Originally built in the late 15th century, it was altered during the 17th and 18th centuries, and extensively rebuilt between 1908 and 1923. Viewed from the High Street it does not look with its very twentieth century front as though it is an historic building.
The current street front of the house dates wholly from 1923 and the building was only given listed status in April 1985. Currently housing the Prezzo restaurant, the interior has recently undergone further changes.
But historically the house is very important. It was home to one or more of the priests employed by Isabel Bird’s chantry. Isabel (circa 1402- 5 November 1476) was the widow of John Bird who had represented Marlborough in eight parliaments and was a figure of some standing and influence in the county.
A chantry was a trust fund set-up to employ priests to say masses for the souls of certain deceased notables. In 1446 Isabel Bird’s chantry was established in St Peter’s church with the priests living nearby – at No 99.
During the Reformation, chantries were outlawed by laws of Henry VIII and Edward VI. But any priests who lost their jobs because of their abolition were guaranteed state pensions – so they were probably able to keep a roof over their heads .
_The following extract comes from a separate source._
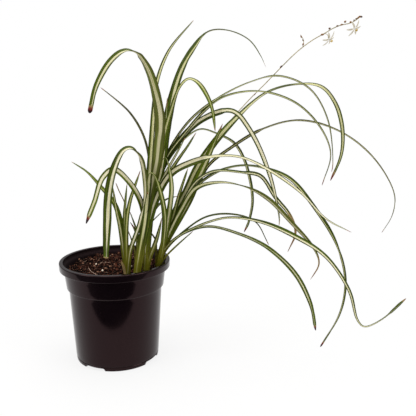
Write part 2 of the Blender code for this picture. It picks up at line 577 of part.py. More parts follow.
def tubeMesh(name, points, radius):
    """A closed round tube along the points."""
    curve = bpy.data.curves.new(name, "CURVE")
    curve.dimensions = "3D"
    curve.bevel_depth = radius * CM
    curve.bevel_resolution = 1
    curve.use_fill_caps = True
    spline = curve.splines.new("POLY")
    spline.points.add(len(points) - 1)
    for knot, point in zip(spline.points, points):
        knot.co = (*(point * CM), 1.0)
    guide = bpy.data.objects.new(name, curve)
    bpy.context.scene.collection.objects.link(guide)
    graph = bpy.context.evaluated_depsgraph_get()
    mesh = bpy.data.meshes.new_from_object(guide.evaluated_get(graph))
    bpy.data.objects.remove(guide)
    shape = bmesh.new()
    shape.from_mesh(mesh)
    bmesh.ops.remove_doubles(shape, verts=shape.verts, dist=0.00001)
    bmesh.ops.recalc_face_normals(shape, faces=shape.faces)
    shape.to_mesh(mesh)
    shape.free()
    mesh.shade_smooth()
    return mesh


def boardPoint(place, depth):
    """The point of this depth layer that the board shows at this place."""
    return offTheBoard(np.array([place], float), np.array([depth]))[0]


def makeStalk(parts, cutters):
    """The arching flower stalk, with the pedicels and a side shoot of buds grown from it."""
    board = smoothRoute(STALK_ROUTE, 3)
    length = arcLengths(board)
    line = offTheBoard(board, smoothValues(STALK_DEPTH, length / length[-1]))
    line[0, 2] = LEAF_FOOT
    stalk = addPiece("flower_stalk", tubeMesh("flower_stalk", line, STALK_RADIUS), "stalk", parts)
    for name, (foot, centre, facing) in FLOWERS.items():
        start = line[np.argmin(np.linalg.norm(board - np.array(foot), axis=1))]
        end = boardPoint(centre, FLOWER_DEPTH) - unit(np.array(facing)) * 0.09
        middle = 0.5 * (start + end) + np.array([0.12, 0.0, 0.1])
        pedicel = tubeMesh(name + "_pedicel", smoothRoute([start, middle, end], 3), PEDICEL_RADIUS)
        boolean(stalk, addCutter(name + "_pedicel", pedicel, cutters), "UNION")
    start = line[np.argmin(np.linalg.norm(board - np.array(SIDE_SHOOT[0]), axis=1))]
    shoot = np.vstack([start, [boardPoint(place, STALK_DEPTH[-1]) for place in SIDE_SHOOT[1:]]])
    side = tubeMesh("side_shoot", smoothRoute(shoot, 3), PEDICEL_RADIUS)
    boolean(stalk, addCutter("side_shoot", side, cutters), "UNION")
    return stalk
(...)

A few doors westwards from No 99, there is still a “Chantry Lane” leading off the High Street.
Other listed historically significant bits and pieces in Marlborough include two milestones, several boundary walls, two K6 telephone kiosks designed by Sir Giles Gilbert Scott (one outside the library, the other by the Green), lots of railings and two lengths of pavement.
Some entries on the list are tricky to locate and not just because for most shop fronts street numbers seem to have fallen out of fashion. The building in the High Street listed as ‘The Cinema’ is now part of the Waitrose supermarket.
It was originally built in about 1860 by the Marquess of Ailesbury as the town’s Corn Exchange – and was indeed more recently the town’s cinema.
(The former Kennet District Council’s “Marlborough Conservation Area Statement” (June 2003) includes useful historical and architectural information about the town – some of it now dated.)